→ INFORMATION PROVIDED:
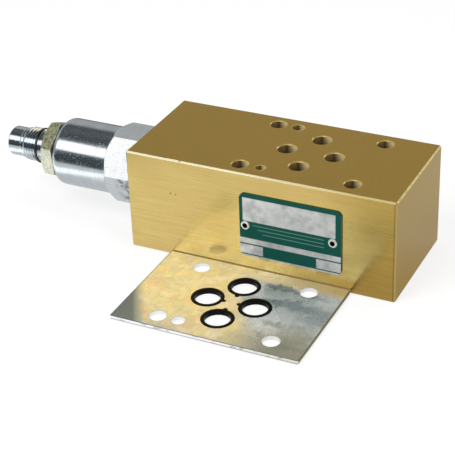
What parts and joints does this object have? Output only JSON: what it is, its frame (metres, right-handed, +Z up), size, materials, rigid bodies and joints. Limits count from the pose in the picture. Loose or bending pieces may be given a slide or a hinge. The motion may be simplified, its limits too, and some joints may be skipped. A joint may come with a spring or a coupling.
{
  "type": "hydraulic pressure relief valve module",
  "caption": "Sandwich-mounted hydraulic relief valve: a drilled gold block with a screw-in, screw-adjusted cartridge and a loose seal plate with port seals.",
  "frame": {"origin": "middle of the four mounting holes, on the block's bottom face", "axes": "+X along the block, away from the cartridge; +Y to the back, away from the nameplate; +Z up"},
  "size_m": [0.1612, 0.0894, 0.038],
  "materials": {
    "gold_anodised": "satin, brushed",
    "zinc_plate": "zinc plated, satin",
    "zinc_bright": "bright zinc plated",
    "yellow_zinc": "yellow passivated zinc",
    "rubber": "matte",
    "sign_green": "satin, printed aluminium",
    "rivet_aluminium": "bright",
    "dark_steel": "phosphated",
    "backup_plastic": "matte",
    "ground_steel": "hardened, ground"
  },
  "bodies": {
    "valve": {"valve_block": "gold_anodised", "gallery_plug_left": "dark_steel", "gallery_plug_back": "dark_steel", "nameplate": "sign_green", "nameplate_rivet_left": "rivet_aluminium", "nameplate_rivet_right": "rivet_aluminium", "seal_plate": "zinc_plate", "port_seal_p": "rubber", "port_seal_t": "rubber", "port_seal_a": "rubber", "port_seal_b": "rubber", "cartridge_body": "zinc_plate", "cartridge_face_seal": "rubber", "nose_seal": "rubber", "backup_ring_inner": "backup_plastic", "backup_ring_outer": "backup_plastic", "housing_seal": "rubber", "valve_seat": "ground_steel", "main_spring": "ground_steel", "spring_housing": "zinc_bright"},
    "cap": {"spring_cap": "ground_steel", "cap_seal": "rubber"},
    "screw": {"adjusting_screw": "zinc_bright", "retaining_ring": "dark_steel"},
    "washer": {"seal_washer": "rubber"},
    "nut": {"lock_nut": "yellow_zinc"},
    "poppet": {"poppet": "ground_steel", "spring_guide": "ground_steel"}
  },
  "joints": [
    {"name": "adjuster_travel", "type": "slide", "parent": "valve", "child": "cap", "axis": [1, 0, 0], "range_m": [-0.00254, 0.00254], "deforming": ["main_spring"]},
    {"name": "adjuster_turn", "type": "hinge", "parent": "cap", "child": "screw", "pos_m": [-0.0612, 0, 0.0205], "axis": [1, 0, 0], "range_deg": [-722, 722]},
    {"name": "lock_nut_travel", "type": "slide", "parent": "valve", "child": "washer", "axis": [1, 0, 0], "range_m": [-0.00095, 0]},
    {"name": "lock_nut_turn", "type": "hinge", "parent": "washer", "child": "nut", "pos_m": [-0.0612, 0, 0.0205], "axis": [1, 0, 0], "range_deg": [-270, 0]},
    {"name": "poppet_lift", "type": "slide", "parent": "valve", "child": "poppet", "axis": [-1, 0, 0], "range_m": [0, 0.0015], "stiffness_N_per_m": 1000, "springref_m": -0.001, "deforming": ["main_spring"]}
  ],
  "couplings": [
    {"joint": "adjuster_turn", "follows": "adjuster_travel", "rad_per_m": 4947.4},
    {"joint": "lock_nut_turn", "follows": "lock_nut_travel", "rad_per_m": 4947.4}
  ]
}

→ PROBLEM DESCRIPTION:
Return all of the data precisely as it appears.

→ SOLUTION FOR THIS PROBLEM:
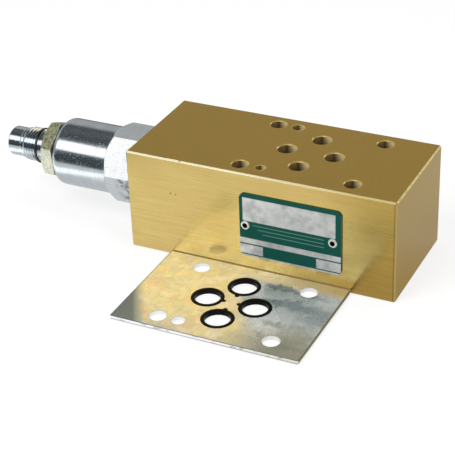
What parts and joints does this object have? Output only JSON: what it is, its frame (metres, right-handed, +Z up), size, materials, rigid bodies and joints. Limits count from the pose in the picture. Loose or bending pieces may be given a slide or a hinge. The motion may be simplified, its limits too, and some joints may be skipped. A joint may come with a spring or a coupling.
{
  "type": "hydraulic pressure relief valve module",
  "caption": "Sandwich-mounted hydraulic relief valve: a drilled gold block with a screw-in, screw-adjusted cartridge and a loose seal plate with port seals.",
  "frame": {"origin": "middle of the four mounting holes, on the block's bottom face", "axes": "+X along the block, away from the cartridge; +Y to the back, away from the nameplate; +Z up"},
  "size_m": [0.1612, 0.0894, 0.038],
  "materials": {
    "gold_anodised": "satin, brushed",
    "zinc_plate": "zinc plated, satin",
    "zinc_bright": "bright zinc plated",
    "yellow_zinc": "yellow passivated zinc",
    "rubber": "matte",
    "sign_green": "satin, printed aluminium",
    "rivet_aluminium": "bright",
    "dark_steel": "phosphated",
    "backup_plastic": "matte",
    "ground_steel": "hardened, ground"
  },
  "bodies": {
    "valve": {"valve_block": "gold_anodised", "gallery_plug_left": "dark_steel", "gallery_plug_back": "dark_steel", "nameplate": "sign_green", "nameplate_rivet_left": "rivet_aluminium", "nameplate_rivet_right": "rivet_aluminium", "seal_plate": "zinc_plate", "port_seal_p": "rubber", "port_seal_t": "rubber", "port_seal_a": "rubber", "port_seal_b": "rubber", "cartridge_body": "zinc_plate", "cartridge_face_seal": "rubber", "nose_seal": "rubber", "backup_ring_inner": "backup_plastic", "backup_ring_outer": "backup_plastic", "housing_seal": "rubber", "valve_seat": "ground_steel", "main_spring": "ground_steel", "spring_housing": "zinc_bright"},
    "cap": {"spring_cap": "ground_steel", "cap_seal": "rubber"},
    "screw": {"adjusting_screw": "zinc_bright", "retaining_ring": "dark_steel"},
    "washer": {"seal_washer": "rubber"},
    "nut": {"lock_nut": "yellow_zinc"},
    "poppet": {"poppet": "ground_steel", "spring_guide": "ground_steel"}
  },
  "joints": [
    {"name": "adjuster_travel", "type": "slide", "parent": "valve", "child": "cap", "axis": [1, 0, 0], "range_m": [-0.00254, 0.00254], "deforming": ["main_spring"]},
    {"name": "adjuster_turn", "type": "hinge", "parent": "cap", "child": "screw", "pos_m": [-0.0612, 0, 0.0205], "axis": [1, 0, 0], "range_deg": [-722, 722]},
    {"name": "lock_nut_travel", "type": "slide", "parent": "valve", "child": "washer", "axis": [1, 0, 0], "range_m": [-0.00095, 0]},
    {"name": "lock_nut_turn", "type": "hinge", "parent": "washer", "child": "nut", "pos_m": [-0.0612, 0, 0.0205], "axis": [1, 0, 0], "range_deg": [-270, 0]},
    {"name": "poppet_lift", "type": "slide", "parent": "valve", "child": "poppet", "axis": [-1, 0, 0], "range_m": [0, 0.0015], "stiffness_N_per_m": 1000, "springref_m": -0.001, "deforming": ["main_spring"]}
  ],
  "couplings": [
    {"joint": "adjuster_turn", "follows": "adjuster_travel", "rad_per_m": 4947.4},
    {"joint": "lock_nut_turn", "follows": "lock_nut_travel", "rad_per_m": 4947.4}
  ]
}